Exercise aim:
Wherever a line in the data below holds "bodies", copy that line.
################
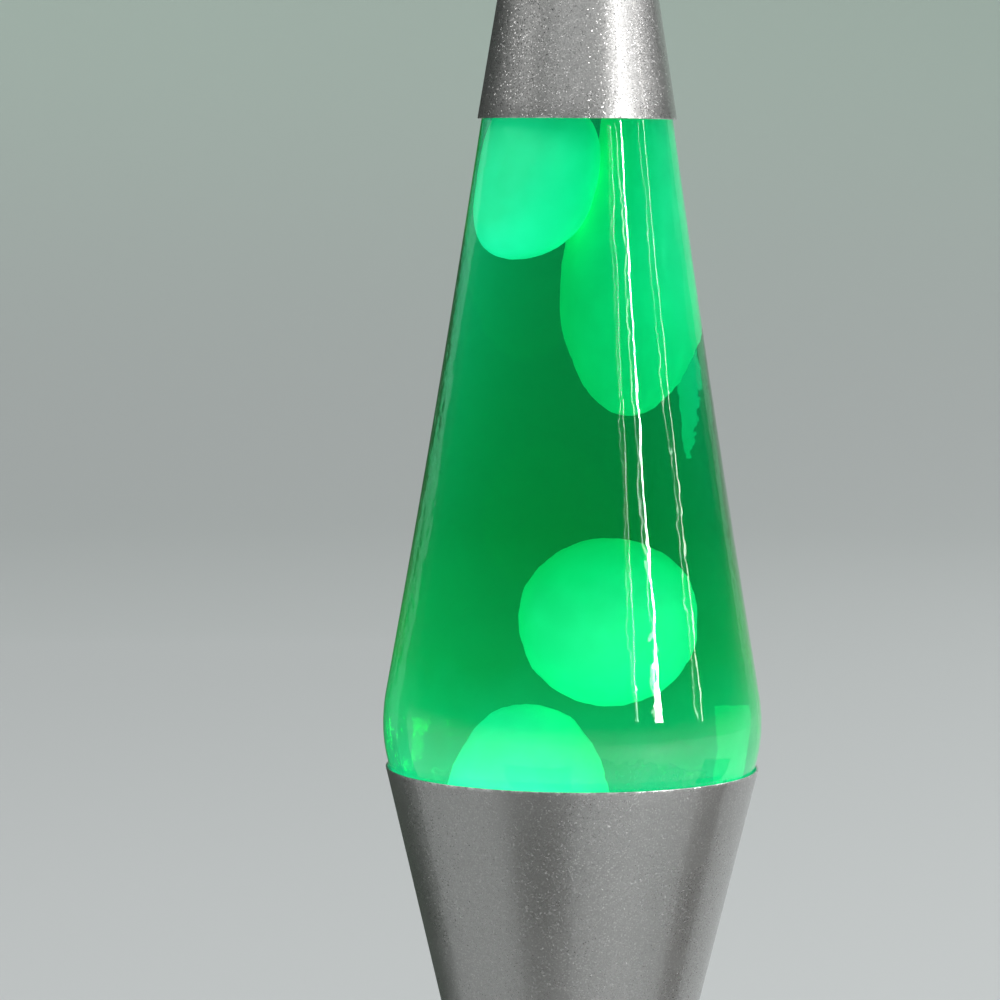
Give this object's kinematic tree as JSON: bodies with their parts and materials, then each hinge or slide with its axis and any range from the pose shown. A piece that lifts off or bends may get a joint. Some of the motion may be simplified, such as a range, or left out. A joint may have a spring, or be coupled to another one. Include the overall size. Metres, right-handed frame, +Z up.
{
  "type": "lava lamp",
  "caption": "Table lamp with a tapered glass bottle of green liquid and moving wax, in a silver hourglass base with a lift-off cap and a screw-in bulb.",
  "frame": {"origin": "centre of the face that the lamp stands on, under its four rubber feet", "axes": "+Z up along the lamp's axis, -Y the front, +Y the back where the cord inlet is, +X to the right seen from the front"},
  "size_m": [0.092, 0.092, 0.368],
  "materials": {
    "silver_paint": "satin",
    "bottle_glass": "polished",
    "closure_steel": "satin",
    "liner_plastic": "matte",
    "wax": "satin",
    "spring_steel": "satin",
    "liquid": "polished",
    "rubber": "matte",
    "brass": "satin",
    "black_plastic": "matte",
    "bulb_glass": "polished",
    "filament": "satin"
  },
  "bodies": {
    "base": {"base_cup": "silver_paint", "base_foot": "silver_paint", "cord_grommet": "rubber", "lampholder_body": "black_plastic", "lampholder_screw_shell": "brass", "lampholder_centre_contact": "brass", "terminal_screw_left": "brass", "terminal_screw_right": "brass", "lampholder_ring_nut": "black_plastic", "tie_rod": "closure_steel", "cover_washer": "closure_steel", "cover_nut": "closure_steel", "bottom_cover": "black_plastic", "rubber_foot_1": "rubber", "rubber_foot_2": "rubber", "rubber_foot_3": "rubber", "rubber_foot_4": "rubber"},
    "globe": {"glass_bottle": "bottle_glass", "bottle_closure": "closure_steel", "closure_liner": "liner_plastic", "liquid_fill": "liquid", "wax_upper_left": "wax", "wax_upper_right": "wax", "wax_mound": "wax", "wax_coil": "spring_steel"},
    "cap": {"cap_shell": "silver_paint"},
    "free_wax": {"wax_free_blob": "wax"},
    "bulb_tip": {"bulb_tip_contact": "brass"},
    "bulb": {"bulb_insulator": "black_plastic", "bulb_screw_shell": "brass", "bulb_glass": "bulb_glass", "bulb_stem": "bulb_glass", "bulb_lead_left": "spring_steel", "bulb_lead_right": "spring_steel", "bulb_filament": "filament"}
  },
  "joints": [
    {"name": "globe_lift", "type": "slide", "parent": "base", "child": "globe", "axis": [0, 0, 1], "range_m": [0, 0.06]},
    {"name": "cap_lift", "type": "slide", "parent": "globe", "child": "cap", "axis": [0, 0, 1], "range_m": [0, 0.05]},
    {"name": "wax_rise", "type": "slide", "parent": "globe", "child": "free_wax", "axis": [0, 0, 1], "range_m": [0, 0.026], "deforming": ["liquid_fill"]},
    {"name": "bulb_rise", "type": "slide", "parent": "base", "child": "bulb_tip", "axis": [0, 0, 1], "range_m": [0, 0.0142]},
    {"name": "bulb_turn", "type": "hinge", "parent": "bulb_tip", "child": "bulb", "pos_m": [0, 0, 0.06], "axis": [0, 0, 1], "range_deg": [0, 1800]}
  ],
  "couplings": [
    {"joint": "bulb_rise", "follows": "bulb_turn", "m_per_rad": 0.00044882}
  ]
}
################
Full answer:
Give this object's kinematic tree as JSON: bodies with their parts and materials, then each hinge or slide with its axis and any range from the pose shown. A piece that lifts off or bends may get a joint. Some of the motion may be simplified, such as a range, or left out. A joint may have a spring, or be coupled to another one. Include the overall size. Metres, right-handed frame, +Z up.
  "bodies": {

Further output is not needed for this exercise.